Problem requirements = From the entries that follow, pick out all lines holding "Blender".

Data for the task =

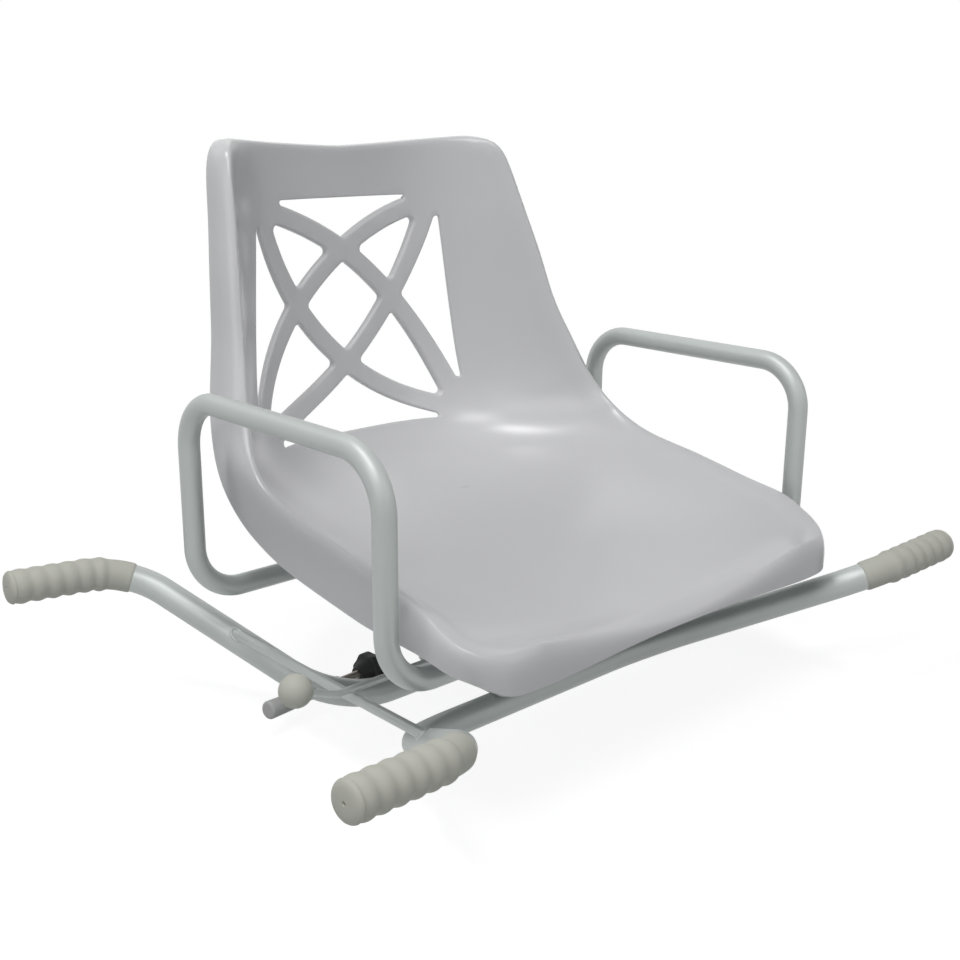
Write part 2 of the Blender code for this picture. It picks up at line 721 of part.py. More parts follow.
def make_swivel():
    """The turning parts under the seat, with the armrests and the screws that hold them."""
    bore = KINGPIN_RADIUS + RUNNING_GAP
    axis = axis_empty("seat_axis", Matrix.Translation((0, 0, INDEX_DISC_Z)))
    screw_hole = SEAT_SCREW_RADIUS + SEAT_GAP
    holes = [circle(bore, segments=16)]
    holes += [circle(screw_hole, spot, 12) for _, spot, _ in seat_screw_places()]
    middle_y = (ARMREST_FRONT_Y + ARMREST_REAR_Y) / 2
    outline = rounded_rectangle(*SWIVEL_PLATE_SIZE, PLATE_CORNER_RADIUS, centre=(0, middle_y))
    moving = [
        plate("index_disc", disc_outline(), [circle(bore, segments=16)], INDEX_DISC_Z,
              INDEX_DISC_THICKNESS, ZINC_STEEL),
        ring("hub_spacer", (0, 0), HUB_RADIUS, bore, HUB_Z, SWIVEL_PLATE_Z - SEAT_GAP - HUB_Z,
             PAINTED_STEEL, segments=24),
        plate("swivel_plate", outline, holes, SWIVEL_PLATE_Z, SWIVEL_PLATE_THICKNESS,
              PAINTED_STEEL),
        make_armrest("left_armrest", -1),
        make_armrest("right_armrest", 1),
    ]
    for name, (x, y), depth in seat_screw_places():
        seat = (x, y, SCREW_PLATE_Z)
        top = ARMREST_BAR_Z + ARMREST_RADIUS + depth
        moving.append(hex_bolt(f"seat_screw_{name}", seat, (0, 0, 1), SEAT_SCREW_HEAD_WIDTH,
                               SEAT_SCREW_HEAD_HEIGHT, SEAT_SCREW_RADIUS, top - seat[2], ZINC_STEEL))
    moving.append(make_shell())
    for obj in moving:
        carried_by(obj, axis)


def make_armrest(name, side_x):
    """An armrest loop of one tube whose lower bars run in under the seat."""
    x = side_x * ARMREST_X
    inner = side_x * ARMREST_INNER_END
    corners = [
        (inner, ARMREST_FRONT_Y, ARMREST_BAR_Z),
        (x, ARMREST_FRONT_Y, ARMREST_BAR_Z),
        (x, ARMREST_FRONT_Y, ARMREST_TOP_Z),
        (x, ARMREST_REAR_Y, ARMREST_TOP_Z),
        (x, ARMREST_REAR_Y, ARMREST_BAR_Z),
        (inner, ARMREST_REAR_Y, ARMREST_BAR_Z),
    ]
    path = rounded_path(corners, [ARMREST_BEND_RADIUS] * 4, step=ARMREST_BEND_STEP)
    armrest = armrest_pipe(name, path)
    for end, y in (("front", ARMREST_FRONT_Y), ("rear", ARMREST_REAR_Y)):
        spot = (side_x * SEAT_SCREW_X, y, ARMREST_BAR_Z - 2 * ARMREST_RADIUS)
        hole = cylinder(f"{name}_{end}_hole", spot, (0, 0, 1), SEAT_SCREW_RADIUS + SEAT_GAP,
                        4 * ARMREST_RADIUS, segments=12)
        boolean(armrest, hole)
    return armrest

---

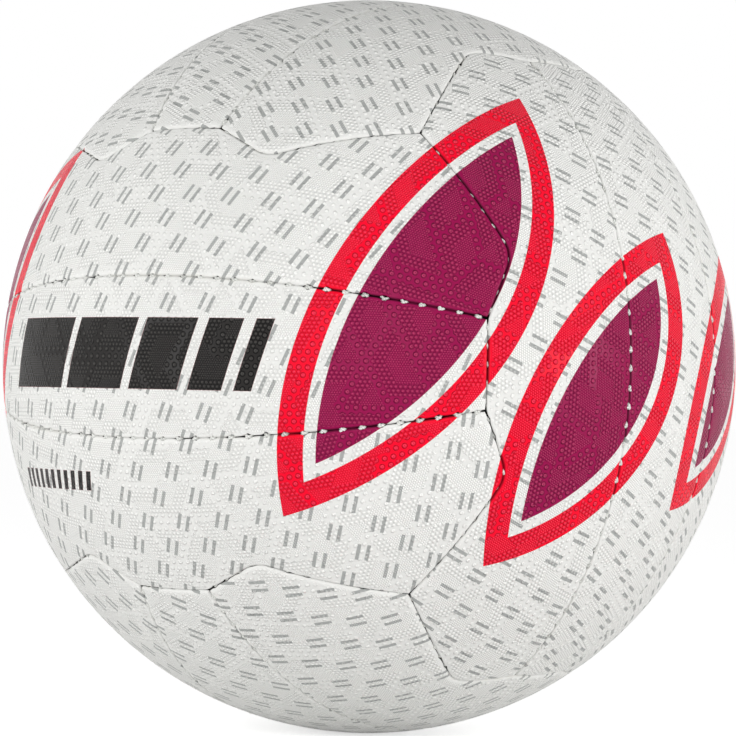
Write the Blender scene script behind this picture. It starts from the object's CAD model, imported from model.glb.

Task answer =
Write part 2 of the Blender code for this picture. It picks up at line 721 of part.py. More parts follow.
Write the Blender scene script behind this picture. It starts from the object's CAD model, imported from model.glb.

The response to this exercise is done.